Mississippi: The French derivation of the Ojibwa word 'messipi' which means "big river."

New Mexico: Along with the country it used to be part of, Mexico, it takes its name from Nahuatl word "mexihco". The meaning of the word isn't entirely agreed - It might reference Mextli, an alternate name for the god of war and patron of the Aztecs. It’s also been suggested that the word is a combination of mtztli “moon” and xictli “centre”, meaning “place at the center of the moon”.

Tennessee: Named after the either the Cherokee village called Tanasi (in present-day Monroe County, Tennessee), or the Native American village (in modern-day Tanasqui, Tennessee)

Texas: The natives of eastern Texas originally called the area Teysha before the arrival of the Spanish.

Wisconsin: Derived from Meskousing, the name applied to the Wisconsin River by the Algonquian-speaking tribes in the region.

Wyoming: Derived from the Delaware Lenape Indian word "mecheweami-ing", meaning “on the big plains”, which the tribe used to refer their home region in Pennsylvania which was eventually named the Wyoming Valley.

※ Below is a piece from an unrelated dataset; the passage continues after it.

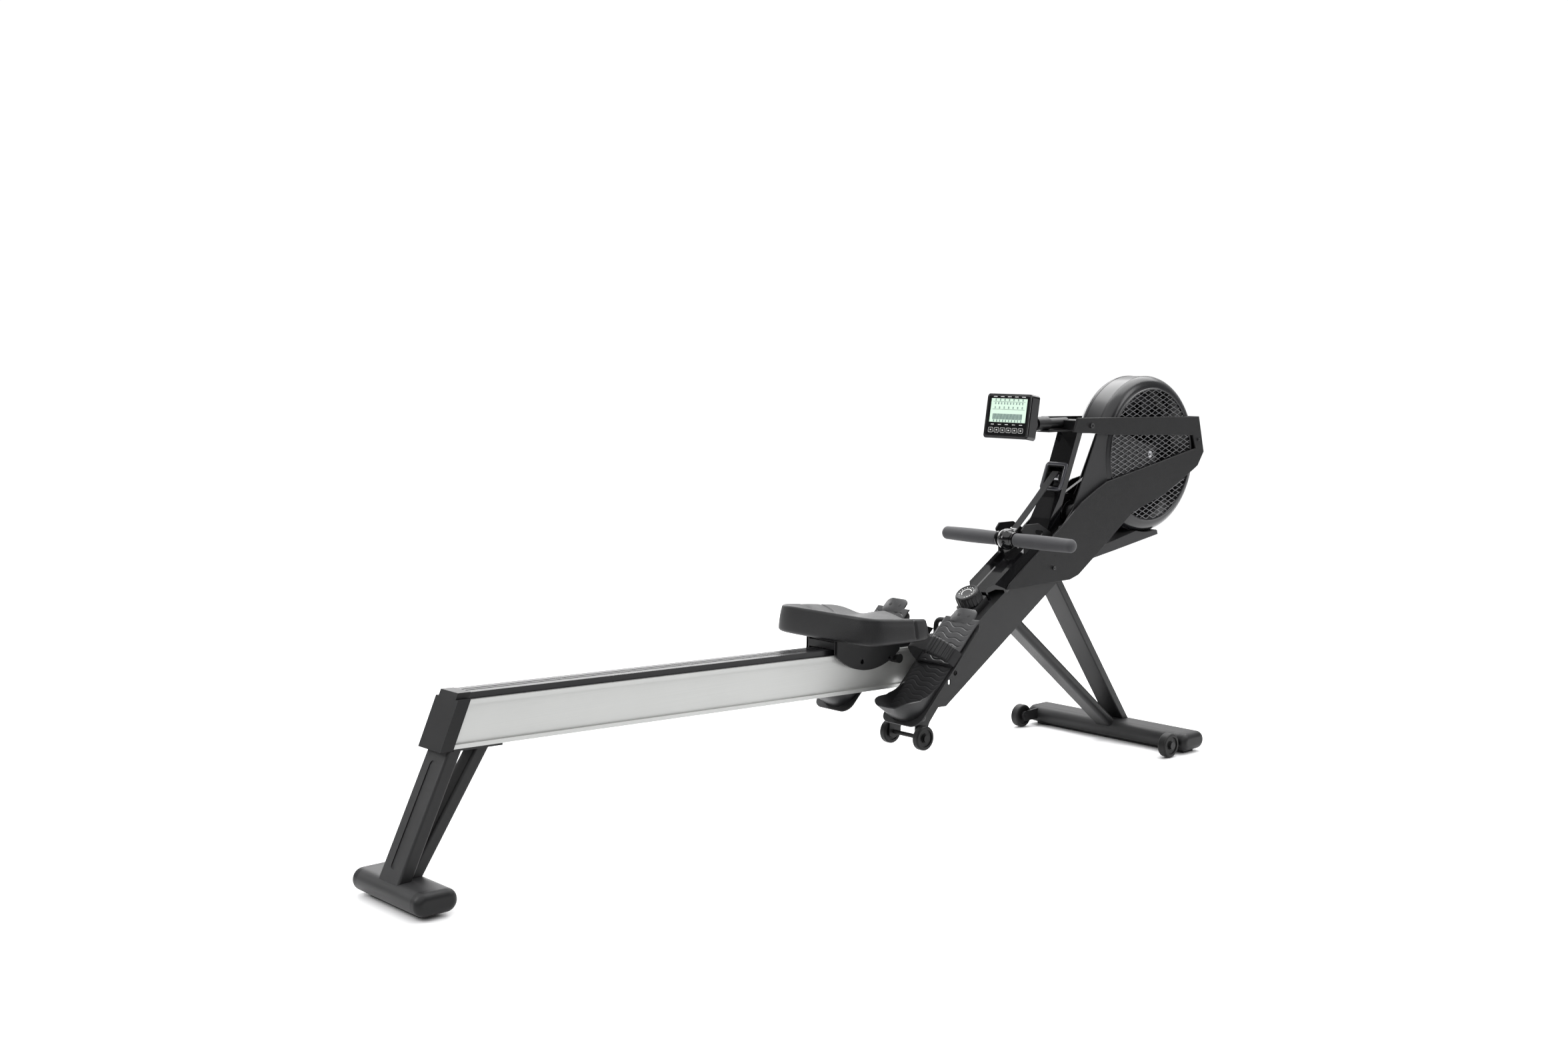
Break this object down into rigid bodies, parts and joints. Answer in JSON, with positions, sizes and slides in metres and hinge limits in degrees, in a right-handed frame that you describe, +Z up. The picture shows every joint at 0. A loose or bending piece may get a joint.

Named after myth and legend


California: California had long existed in European literature since first mentioned by Spanish author Garci Rodriguez de Montalvo in the early 1500's, as an island filled with gold and women ruled by Queen Califia and inhabited by women, without a single man among them. Apparently the landscape was abound with gold and precious stones and home to griffins and other mythical beasts. The general consensus is the area was named after the fictional island.


In honour of the settlers Homeland


There's no place like home. Except your new home! Rather unimaginatively, some settlers chose to name their new land after their childhood homes.

New Hampshire: John Mason named the area he received in a land grant after the English county of Hampshire, where he had lived for several years as a child.

New Jersey: Named after the British Island Jersey by its founders Sir John Berkeley and Sir George Carteret. Carteret was born on Jersey and served as its Lieutenant Governor for several years.

Rhode Island: The name was first used in a letter by Italian explorer Giovanni da Verrazzano, in which he compares it to the island of Rhodes in the Mediterranean. The explanation preferred by the state government is that Dutch explorer Adrian Block named the area Roodt Eylandt “red island” in reference to the red clay that lined the shore and the name was later anglicised under British rule.